Ces changements systémiques devraient permettre d'atteindre le pic d'extraction des ressources d'ici à 2040, puis de réduire l'utilisation à seulement 20 % au-dessus des niveaux de 2020 d'ici à 2060. Les émissions de gaz à effet de serre diminueraient de plus de 80 %, les stocks de matériaux liés au transport et de matériaux de construction baisseraient respectivement de 50 et 25 %, et l'utilisation des terres pour l'agriculture diminuerait de 5 %. Parallèlement, la production alimentaire augmenterait de 40 % pour soutenir les populations, même en cas de croissance et de sécurité alimentaire, l'économie mondiale croîtrait de 3 % et l'indice de développement humain s'améliorerait de 7 %, ce qui stimulerait les revenus et le bien-être.
Le rapport préconise des actions immédiates, conformément au principe de la « meilleure science disponible », étant donné que de nombreux engagements politiques pris dans le cadre des accords multilatéraux sur l'environnement n'ont pas encore été honorés ainsi qu’au vu de l'urgence de la triple crise planétaire.
NOTES AUX RÉDACTEURS
À propos du Programme des Nations unies pour l'environnement (PNUE)
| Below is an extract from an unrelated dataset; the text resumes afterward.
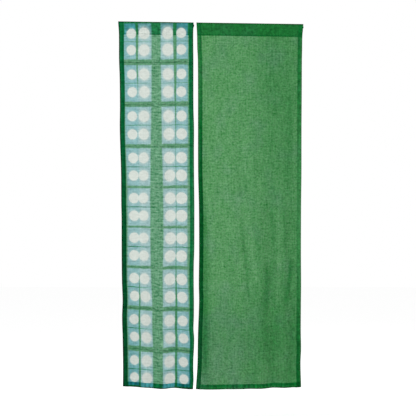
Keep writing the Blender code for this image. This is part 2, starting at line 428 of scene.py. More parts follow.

Le PNUE est la principale autorité mondiale en matière d'environnement. L’organisation joue un rôle de chef de file et encourage les partenariats pour la protection de l'environnement en étant source d’inspiration, en informant et en permettant aux nations et aux peuples d'améliorer leur qualité de vie sans compromettre celle des générations futures.
À propos du Groupe international d'experts sur les ressources (IRP)
L'IRP a été lancé en 2007 par le PNUE afin d'établir une interface sciences-politiques sur l'utilisation durable des ressources naturelles et en particulier leurs incidences environnementales sur l'ensemble du cycle de vie. Le groupe est composé de scientifiques éminents spécialisés dans les questions de gestion des ressources. Le groupe étudie les questions clés relatives à l'utilisation des ressources mondiales et produit des rapports d'évaluation qui distillent les dernières découvertes scientifiques, techniques et socio-économiques afin d'éclairer la prise de décision.